If you’ve been paying down your mortgage for some time or your home’s value has gone up significantly, you could take advantage of that equity with a cash-out refinance. Here are the requirements borrowers must meet to refinance their existing mortgage in this way.

How a cash-out refinance works

A cash-out refinance is a financial tool that allows you to withdraw some of your home’s equity as cash you can use for any purpose. When you do a cash-out refinance, you replace your existing mortgage with another loan for a larger amount, which includes the remaining balance of your mortgage and the amount you cashed out. Ideally, the new loan has a lower interest rate.

Here’s a simple scenario: Let’s say you have about $260,000 left on your mortgage and your home is worth $410,000. That means you have $150,000 in equity. For most cash-out refinances, mortgage lenders require you to maintain 20 percent equity in your home — in this case, $82,000 ($410,000 X 0.20). So, if you did a cash-out refinance, you could tap up to $68,000 of your equity. Add to that the $260,000 balance from your old mortgage, and overall you’d be borrowing $328,000 with your new loan.

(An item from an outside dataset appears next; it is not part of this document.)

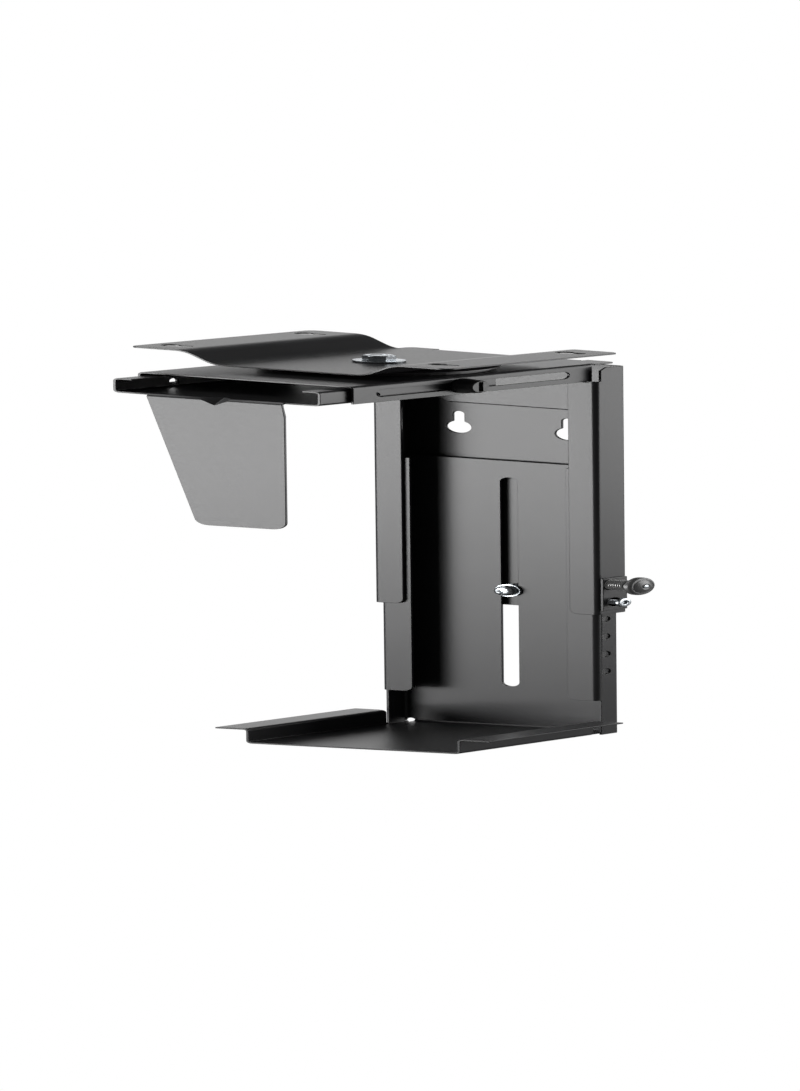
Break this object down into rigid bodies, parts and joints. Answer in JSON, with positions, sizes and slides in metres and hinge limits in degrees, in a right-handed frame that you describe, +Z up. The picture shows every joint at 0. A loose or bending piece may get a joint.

You might also decide to finance the closing costs for the new mortgage. If you roll these into the loan, you’ll have a bigger balance to repay, along with more in interest charges.

Keep in mind: You don’t have to cash out all of your tappable equity, and you shouldn’t do this type of refinance unless you have a specific goal for the funds, such as a renovation that’ll add value to your home or education to advance your career. Be realistic with yourself if you plan to use the funds to pay down debt. If the circumstances or habits that first got you into debt are still in place, you might end up digging yourself deeper — now with your home on the line.

Cash-out refinance requirements 2022

  • Cash-out refinance credit score: Many mortgage lenders look for a credit score of at least 620, although depending on the loan program, you might get away with a score as low as 580.
  • Cash-out refinance debt-to-income (DTI) ratio: The DTI ratio compares your debt payments against your monthly gross income. For a cash-out refinance, lenders like to see a ratio no higher than 43 percent on the new loan, but some do go up to 50 percent. Others stick to a lower DTI ratio closer to 40 percent.
  • Cash-out refinance equity requirements: For most cash-out refinances, you can typically tap up to 80 percent of your home equity. If you’re eligible for a VA cash-out refinance, however, you can take out the full 100 percent of your equity  — no cushion needed.

In addition, your lender will likely order an appraisal of your home. The appraisal determines your home’s value, which is necessary to know before you can cash out.